Check each line of the records for "included"; collect those that have it.

**INPUT ROWS:**
>> begin

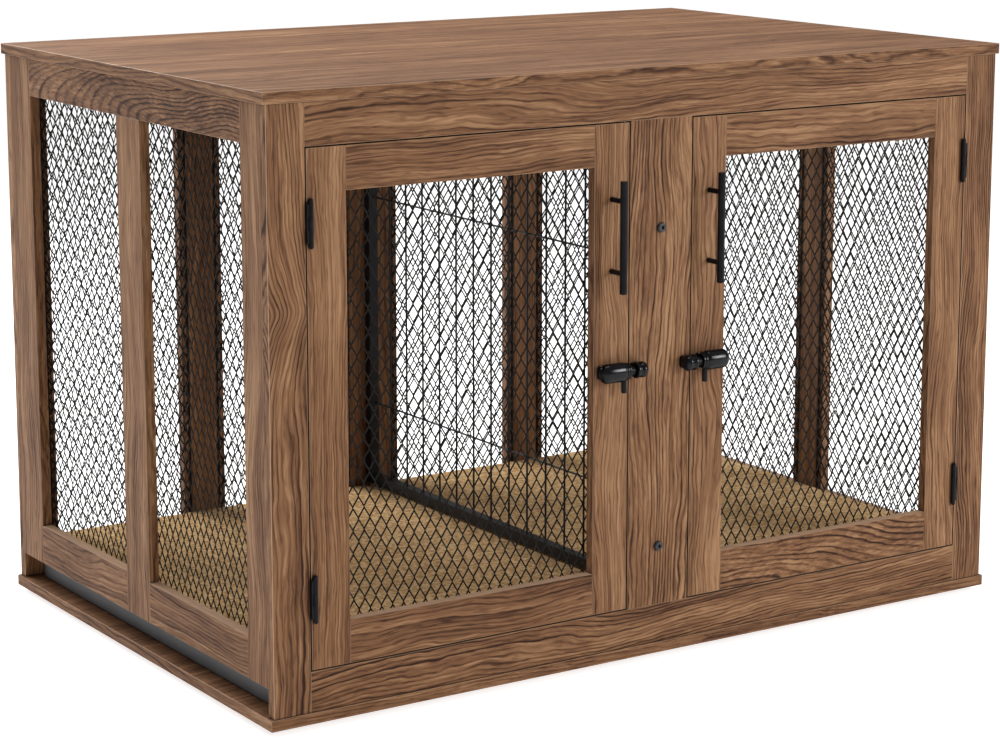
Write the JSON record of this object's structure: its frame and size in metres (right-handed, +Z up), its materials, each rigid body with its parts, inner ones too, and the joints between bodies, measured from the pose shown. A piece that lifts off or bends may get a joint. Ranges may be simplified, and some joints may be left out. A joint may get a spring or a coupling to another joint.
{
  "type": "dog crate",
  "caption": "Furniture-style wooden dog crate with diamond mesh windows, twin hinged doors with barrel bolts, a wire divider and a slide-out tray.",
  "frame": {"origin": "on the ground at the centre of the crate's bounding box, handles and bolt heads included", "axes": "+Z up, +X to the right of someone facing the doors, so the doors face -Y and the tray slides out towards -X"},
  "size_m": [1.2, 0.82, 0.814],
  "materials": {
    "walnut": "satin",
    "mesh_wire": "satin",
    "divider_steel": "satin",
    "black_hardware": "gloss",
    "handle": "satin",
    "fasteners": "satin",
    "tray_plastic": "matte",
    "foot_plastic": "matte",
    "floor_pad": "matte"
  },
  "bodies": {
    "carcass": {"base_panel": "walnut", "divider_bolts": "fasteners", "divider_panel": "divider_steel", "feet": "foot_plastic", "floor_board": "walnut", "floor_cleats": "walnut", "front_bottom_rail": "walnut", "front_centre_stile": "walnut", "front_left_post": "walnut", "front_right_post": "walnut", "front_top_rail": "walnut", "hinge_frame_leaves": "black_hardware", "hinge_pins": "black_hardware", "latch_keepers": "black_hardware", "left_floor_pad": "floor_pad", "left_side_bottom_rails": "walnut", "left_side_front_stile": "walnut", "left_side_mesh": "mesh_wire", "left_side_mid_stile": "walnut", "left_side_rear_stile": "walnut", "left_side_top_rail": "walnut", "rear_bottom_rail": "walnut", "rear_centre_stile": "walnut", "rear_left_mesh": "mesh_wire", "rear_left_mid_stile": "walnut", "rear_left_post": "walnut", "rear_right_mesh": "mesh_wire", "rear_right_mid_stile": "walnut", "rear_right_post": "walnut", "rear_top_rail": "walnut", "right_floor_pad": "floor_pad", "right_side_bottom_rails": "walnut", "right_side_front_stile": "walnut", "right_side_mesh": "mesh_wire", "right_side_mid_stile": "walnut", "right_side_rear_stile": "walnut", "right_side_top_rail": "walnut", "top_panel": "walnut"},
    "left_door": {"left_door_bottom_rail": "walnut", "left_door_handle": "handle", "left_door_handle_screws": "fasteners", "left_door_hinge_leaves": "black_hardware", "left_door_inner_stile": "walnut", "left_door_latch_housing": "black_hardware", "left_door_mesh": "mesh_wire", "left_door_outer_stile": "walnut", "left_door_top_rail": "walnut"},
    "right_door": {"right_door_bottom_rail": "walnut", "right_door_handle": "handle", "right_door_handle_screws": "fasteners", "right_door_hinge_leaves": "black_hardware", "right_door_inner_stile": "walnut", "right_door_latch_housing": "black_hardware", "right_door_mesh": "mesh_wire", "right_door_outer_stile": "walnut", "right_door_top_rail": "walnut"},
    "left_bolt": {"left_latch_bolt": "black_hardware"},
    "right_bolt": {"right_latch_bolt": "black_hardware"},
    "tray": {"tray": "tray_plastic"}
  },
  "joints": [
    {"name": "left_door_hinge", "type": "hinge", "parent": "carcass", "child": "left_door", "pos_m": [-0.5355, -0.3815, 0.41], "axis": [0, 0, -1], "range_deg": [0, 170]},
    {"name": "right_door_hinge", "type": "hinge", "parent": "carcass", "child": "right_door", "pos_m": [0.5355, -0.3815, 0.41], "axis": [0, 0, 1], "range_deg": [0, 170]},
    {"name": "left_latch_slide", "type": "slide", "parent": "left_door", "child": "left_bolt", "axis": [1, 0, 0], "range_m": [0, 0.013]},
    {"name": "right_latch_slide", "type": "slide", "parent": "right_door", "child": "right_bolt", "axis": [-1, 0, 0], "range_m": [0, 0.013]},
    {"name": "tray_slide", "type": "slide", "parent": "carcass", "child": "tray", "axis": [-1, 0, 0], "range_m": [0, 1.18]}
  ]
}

>> end
>> begin

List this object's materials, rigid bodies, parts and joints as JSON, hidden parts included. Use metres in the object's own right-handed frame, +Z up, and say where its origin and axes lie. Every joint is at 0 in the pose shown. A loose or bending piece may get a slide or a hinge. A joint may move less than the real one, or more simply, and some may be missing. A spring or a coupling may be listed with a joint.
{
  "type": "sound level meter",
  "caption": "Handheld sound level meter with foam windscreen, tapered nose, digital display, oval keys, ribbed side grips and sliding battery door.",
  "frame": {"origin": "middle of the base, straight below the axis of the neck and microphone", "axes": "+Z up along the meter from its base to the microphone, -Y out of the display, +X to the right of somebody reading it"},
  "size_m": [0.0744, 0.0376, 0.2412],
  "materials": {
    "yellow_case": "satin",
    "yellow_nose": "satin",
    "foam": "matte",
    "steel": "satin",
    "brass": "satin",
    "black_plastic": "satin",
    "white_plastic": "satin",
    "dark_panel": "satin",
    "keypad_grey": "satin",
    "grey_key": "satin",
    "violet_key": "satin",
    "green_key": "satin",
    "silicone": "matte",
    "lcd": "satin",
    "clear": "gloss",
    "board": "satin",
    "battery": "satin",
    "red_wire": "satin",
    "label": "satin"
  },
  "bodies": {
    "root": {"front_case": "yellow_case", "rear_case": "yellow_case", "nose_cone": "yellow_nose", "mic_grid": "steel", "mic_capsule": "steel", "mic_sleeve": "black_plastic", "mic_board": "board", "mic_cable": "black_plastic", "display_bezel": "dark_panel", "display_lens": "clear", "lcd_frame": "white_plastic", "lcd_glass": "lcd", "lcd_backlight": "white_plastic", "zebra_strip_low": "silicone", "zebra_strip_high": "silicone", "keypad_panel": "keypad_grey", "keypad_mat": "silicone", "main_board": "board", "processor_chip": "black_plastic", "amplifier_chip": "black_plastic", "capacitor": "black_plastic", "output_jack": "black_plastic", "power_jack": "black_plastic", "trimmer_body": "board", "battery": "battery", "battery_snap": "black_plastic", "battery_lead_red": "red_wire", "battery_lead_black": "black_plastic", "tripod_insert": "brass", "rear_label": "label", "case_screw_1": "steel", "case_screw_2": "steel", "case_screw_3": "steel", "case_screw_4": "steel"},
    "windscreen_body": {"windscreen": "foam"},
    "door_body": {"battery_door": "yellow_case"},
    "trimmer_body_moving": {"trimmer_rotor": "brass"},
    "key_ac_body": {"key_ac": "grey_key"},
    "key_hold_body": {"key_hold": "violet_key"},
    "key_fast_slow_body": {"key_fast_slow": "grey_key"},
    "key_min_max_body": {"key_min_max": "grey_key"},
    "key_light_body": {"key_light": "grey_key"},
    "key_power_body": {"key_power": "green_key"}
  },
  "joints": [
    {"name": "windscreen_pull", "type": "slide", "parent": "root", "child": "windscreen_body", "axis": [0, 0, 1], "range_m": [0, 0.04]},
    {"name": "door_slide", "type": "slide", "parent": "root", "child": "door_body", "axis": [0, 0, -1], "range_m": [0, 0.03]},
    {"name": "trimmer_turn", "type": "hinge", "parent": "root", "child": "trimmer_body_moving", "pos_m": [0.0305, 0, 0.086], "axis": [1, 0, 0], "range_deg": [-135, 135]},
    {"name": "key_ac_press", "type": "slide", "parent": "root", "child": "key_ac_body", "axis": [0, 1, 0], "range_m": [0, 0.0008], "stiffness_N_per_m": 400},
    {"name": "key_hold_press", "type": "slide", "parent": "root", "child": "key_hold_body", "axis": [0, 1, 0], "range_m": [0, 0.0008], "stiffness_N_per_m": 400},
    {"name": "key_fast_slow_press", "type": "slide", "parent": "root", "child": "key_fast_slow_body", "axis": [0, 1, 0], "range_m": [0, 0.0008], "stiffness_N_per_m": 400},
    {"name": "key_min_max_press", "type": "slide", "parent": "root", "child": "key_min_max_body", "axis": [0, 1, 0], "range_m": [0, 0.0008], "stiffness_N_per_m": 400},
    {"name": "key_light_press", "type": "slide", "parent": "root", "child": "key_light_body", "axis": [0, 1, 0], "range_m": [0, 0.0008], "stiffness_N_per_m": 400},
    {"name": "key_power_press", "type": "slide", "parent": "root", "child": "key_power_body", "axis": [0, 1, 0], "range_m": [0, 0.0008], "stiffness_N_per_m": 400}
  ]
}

>> end
>> begin

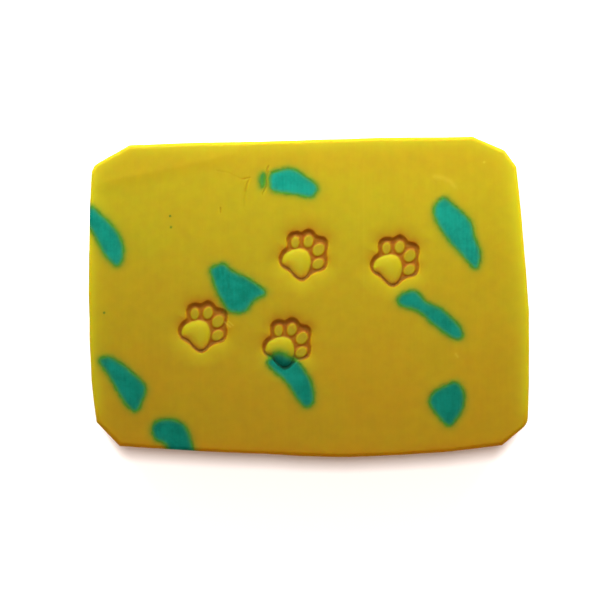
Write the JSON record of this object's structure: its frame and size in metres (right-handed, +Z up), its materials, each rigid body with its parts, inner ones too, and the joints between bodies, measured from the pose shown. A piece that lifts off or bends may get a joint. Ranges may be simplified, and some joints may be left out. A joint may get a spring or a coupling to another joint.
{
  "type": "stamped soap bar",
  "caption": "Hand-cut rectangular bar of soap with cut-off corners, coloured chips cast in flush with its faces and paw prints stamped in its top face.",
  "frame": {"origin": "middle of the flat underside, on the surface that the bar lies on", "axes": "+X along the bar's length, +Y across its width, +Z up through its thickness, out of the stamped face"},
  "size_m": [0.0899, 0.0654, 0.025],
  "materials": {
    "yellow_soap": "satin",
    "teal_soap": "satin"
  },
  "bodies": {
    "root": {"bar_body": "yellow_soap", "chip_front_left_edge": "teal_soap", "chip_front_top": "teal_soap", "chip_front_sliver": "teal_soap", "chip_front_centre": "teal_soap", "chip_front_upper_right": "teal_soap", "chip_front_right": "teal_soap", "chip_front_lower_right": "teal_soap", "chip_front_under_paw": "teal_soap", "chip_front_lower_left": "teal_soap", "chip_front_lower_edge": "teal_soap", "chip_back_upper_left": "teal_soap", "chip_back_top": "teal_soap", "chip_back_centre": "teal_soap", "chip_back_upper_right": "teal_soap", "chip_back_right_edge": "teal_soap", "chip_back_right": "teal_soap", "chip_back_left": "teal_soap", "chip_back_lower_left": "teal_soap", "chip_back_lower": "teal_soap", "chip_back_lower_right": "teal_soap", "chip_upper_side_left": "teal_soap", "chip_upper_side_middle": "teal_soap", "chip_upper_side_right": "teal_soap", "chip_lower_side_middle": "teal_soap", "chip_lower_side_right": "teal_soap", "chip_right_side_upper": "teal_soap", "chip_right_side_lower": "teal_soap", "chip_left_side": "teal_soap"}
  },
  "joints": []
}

>> end

**RESULT FOR THIS EXERCISE:**
  "frame": {"origin": "on the ground at the centre of the crate's bounding box, handles and bolt heads included", "axes": "+Z up, +X to the right of someone facing the doors, so the doors face -Y and the tray slides out towards -X"},
List this object's materials, rigid bodies, parts and joints as JSON, hidden parts included. Use metres in the object's own right-handed frame, +Z up, and say where its origin and axes lie. Every joint is at 0 in the pose shown. A loose or bending piece may get a slide or a hinge. A joint may move less than the real one, or more simply, and some may be missing. A spring or a coupling may be listed with a joint.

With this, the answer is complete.